>>>

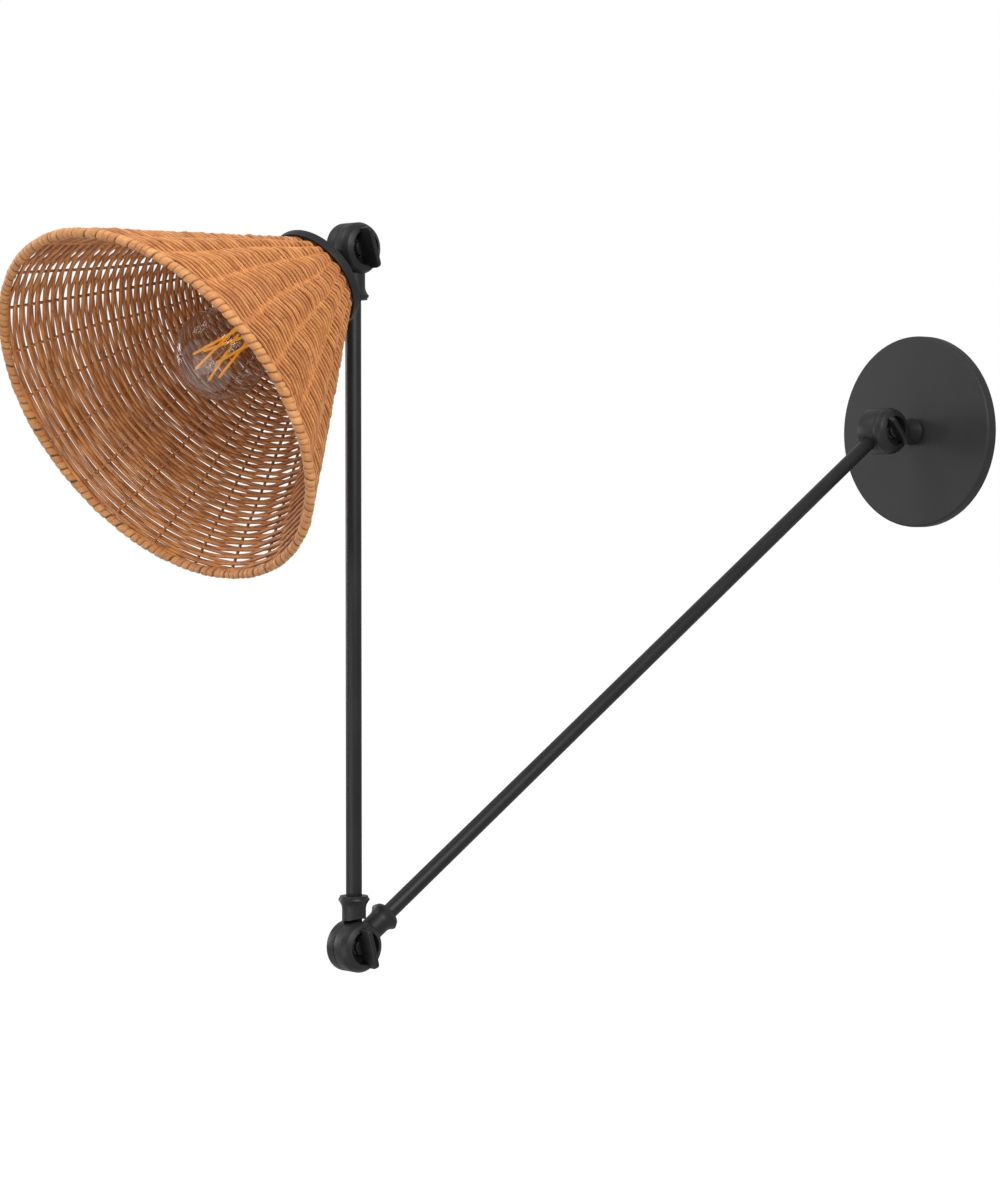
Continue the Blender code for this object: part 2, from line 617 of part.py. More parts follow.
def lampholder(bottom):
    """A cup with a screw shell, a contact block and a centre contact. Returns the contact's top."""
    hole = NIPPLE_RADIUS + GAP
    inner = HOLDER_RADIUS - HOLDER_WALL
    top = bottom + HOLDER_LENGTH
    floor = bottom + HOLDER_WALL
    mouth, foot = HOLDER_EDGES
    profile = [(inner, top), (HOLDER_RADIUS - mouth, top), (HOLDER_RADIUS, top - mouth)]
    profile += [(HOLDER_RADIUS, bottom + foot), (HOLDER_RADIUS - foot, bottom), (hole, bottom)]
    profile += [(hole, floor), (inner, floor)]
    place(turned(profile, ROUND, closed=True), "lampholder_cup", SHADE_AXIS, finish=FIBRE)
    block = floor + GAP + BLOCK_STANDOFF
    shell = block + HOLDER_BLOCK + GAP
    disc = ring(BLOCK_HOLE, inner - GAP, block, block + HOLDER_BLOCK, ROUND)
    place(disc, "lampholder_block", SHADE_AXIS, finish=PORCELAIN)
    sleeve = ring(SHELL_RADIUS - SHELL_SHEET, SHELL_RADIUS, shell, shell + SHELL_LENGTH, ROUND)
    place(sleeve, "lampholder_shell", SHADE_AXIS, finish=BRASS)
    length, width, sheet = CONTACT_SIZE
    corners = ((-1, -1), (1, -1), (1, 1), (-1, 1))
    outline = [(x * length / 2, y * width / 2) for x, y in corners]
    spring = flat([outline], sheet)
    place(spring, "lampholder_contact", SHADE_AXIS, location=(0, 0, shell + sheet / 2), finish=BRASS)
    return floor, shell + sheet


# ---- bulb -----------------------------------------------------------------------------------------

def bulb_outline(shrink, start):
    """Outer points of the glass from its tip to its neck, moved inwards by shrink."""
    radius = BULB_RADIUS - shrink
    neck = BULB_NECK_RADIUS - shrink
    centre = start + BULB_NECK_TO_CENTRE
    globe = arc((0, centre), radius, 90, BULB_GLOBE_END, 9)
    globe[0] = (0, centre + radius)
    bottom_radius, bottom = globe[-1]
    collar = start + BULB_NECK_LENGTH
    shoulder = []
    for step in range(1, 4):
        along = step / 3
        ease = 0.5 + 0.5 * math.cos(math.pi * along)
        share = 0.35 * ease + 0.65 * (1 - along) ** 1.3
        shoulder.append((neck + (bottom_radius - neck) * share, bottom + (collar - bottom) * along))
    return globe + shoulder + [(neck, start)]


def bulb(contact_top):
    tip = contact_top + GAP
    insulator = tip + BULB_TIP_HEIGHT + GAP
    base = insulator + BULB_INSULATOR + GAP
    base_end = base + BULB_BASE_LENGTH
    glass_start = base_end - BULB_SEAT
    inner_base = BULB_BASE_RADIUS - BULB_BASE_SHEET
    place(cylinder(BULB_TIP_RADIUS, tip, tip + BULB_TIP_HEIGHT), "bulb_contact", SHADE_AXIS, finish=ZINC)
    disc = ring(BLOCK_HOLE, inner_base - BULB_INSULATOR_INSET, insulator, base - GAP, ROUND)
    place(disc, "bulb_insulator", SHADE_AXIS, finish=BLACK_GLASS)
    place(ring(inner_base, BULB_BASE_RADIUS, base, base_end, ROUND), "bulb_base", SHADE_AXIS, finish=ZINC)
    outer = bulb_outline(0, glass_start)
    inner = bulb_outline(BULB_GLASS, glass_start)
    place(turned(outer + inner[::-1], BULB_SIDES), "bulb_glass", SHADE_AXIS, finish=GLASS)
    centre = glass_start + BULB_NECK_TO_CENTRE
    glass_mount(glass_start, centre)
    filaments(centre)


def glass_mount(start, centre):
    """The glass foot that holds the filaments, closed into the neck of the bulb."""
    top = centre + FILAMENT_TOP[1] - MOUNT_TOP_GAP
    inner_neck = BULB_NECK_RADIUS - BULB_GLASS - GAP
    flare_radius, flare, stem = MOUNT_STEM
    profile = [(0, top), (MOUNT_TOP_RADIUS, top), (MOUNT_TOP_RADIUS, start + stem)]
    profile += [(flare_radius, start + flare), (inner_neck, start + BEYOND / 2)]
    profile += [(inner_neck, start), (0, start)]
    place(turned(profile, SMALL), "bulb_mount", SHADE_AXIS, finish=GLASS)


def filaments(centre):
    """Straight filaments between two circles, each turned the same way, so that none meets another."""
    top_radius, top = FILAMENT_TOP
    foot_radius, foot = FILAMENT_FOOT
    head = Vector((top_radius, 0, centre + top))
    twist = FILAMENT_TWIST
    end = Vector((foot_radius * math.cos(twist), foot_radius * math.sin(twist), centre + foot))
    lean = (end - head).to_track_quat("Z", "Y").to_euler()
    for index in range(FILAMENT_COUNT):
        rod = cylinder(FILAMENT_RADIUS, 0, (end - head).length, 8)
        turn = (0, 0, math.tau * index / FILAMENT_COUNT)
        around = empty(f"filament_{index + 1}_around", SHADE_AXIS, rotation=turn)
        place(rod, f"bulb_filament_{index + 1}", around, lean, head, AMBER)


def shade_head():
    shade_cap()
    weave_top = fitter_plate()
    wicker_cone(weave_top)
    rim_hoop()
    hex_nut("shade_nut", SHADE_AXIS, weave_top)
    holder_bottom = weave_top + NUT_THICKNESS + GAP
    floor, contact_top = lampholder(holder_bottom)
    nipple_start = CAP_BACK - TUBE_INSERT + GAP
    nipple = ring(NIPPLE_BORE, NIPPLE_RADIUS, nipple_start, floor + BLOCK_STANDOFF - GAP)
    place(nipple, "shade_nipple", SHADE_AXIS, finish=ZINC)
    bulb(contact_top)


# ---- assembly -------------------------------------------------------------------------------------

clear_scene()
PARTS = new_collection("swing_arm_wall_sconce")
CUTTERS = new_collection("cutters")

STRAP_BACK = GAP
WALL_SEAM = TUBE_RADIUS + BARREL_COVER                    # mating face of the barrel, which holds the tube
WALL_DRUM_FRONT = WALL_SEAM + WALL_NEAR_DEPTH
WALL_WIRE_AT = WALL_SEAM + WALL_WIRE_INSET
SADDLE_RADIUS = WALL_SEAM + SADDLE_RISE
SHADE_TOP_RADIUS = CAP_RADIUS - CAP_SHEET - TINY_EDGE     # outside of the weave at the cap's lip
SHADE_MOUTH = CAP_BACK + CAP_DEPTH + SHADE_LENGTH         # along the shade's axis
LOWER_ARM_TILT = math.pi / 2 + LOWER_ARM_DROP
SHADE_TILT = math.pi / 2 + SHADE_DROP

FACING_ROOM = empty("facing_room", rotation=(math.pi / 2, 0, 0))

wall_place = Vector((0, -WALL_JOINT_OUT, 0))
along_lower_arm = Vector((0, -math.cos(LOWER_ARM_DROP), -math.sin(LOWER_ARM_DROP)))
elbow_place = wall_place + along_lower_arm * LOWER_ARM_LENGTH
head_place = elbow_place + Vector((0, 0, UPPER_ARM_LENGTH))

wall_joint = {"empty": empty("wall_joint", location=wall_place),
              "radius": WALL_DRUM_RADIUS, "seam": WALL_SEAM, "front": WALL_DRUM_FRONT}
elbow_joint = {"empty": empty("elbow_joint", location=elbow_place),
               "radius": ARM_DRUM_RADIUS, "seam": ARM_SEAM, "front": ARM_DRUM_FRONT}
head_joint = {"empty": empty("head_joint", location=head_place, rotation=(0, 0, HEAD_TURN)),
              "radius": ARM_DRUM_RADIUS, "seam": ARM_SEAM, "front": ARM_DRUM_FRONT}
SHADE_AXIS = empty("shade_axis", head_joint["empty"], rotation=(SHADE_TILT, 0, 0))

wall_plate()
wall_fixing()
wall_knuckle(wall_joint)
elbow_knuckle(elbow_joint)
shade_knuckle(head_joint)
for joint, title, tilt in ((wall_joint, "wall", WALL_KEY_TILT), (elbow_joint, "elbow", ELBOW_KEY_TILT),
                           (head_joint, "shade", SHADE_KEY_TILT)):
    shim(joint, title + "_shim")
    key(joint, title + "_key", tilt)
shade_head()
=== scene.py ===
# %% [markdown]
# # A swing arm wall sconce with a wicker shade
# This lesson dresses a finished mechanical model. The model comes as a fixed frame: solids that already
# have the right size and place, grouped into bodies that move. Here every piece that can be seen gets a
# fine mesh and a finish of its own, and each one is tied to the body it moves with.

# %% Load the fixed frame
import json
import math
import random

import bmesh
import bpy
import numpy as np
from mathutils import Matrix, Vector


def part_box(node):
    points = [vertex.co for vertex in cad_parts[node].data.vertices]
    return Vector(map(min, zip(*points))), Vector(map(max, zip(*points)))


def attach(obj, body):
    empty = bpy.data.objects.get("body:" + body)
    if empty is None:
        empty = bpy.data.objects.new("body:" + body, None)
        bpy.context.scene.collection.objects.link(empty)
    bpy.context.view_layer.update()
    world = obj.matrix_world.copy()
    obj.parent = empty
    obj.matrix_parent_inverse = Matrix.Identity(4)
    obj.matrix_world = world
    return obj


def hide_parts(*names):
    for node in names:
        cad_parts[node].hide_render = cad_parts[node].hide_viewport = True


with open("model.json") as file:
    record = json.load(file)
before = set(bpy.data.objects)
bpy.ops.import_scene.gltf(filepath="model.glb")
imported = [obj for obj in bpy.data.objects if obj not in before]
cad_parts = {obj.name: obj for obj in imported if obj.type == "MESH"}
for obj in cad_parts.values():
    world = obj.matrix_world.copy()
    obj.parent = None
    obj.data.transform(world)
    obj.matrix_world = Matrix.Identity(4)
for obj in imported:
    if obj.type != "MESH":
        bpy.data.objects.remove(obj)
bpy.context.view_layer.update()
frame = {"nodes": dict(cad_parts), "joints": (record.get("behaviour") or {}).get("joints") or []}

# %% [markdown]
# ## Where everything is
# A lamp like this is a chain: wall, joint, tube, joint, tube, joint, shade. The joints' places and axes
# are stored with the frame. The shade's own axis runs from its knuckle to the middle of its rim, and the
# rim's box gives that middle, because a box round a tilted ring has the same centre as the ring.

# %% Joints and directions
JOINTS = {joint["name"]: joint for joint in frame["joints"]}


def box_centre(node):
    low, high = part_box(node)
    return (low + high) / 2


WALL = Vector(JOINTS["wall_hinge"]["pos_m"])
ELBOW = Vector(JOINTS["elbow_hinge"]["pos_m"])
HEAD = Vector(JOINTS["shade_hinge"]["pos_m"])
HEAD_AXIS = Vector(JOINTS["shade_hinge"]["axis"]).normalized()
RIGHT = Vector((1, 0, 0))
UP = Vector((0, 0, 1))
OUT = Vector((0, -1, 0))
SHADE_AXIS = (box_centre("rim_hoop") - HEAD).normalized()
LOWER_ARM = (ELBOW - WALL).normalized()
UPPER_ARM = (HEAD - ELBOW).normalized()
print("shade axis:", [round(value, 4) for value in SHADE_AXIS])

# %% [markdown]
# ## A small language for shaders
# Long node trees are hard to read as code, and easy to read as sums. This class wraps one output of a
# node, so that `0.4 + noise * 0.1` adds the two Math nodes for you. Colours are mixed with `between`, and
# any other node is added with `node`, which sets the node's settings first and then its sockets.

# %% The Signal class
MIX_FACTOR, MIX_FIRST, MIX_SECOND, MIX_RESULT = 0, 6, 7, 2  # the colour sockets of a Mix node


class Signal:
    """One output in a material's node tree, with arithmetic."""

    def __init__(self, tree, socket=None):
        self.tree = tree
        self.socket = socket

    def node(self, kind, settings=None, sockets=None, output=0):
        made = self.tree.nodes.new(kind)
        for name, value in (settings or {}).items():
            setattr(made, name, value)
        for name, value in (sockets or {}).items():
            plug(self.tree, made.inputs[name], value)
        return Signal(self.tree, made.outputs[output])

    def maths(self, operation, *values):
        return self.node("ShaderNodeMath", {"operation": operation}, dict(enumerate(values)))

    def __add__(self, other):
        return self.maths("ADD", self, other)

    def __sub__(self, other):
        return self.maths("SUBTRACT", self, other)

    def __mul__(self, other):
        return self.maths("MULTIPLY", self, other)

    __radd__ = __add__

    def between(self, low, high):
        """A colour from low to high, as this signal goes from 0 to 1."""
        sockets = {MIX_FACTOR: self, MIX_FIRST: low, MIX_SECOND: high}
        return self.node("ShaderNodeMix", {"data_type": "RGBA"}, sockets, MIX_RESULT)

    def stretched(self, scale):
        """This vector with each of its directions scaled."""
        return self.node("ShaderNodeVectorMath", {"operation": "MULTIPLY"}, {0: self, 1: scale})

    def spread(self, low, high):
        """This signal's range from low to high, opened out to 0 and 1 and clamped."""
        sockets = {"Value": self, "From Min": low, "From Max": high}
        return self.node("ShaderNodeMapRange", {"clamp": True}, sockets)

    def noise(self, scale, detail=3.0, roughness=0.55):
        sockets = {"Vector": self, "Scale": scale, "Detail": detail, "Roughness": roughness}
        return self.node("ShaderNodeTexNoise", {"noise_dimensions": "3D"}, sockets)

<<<

STATED PROBLEM: Each line from the one bearing "wall_plate()" through the one bearing "for node in" is to be duplicated without change; all remaining lines are to be left out.

RESULT FOR THIS TASK:
wall_plate()
wall_fixing()
wall_knuckle(wall_joint)
elbow_knuckle(elbow_joint)
shade_knuckle(head_joint)
for joint, title, tilt in ((wall_joint, "wall", WALL_KEY_TILT), (elbow_joint, "elbow", ELBOW_KEY_TILT),
                           (head_joint, "shade", SHADE_KEY_TILT)):
    shim(joint, title + "_shim")
    key(joint, title + "_key", tilt)
shade_head()
=== scene.py ===
# %% [markdown]
# # A swing arm wall sconce with a wicker shade
# This lesson dresses a finished mechanical model. The model comes as a fixed frame: solids that already
# have the right size and place, grouped into bodies that move. Here every piece that can be seen gets a
# fine mesh and a finish of its own, and each one is tied to the body it moves with.

# %% Load the fixed frame
import json
import math
import random

import bmesh
import bpy
import numpy as np
from mathutils import Matrix, Vector


def part_box(node):
    points = [vertex.co for vertex in cad_parts[node].data.vertices]
    return Vector(map(min, zip(*points))), Vector(map(max, zip(*points)))


def attach(obj, body):
    empty = bpy.data.objects.get("body:" + body)
    if empty is None:
        empty = bpy.data.objects.new("body:" + body, None)
        bpy.context.scene.collection.objects.link(empty)
    bpy.context.view_layer.update()
    world = obj.matrix_world.copy()
    obj.parent = empty
    obj.matrix_parent_inverse = Matrix.Identity(4)
    obj.matrix_world = world
    return obj


def hide_parts(*names):
    for node in names:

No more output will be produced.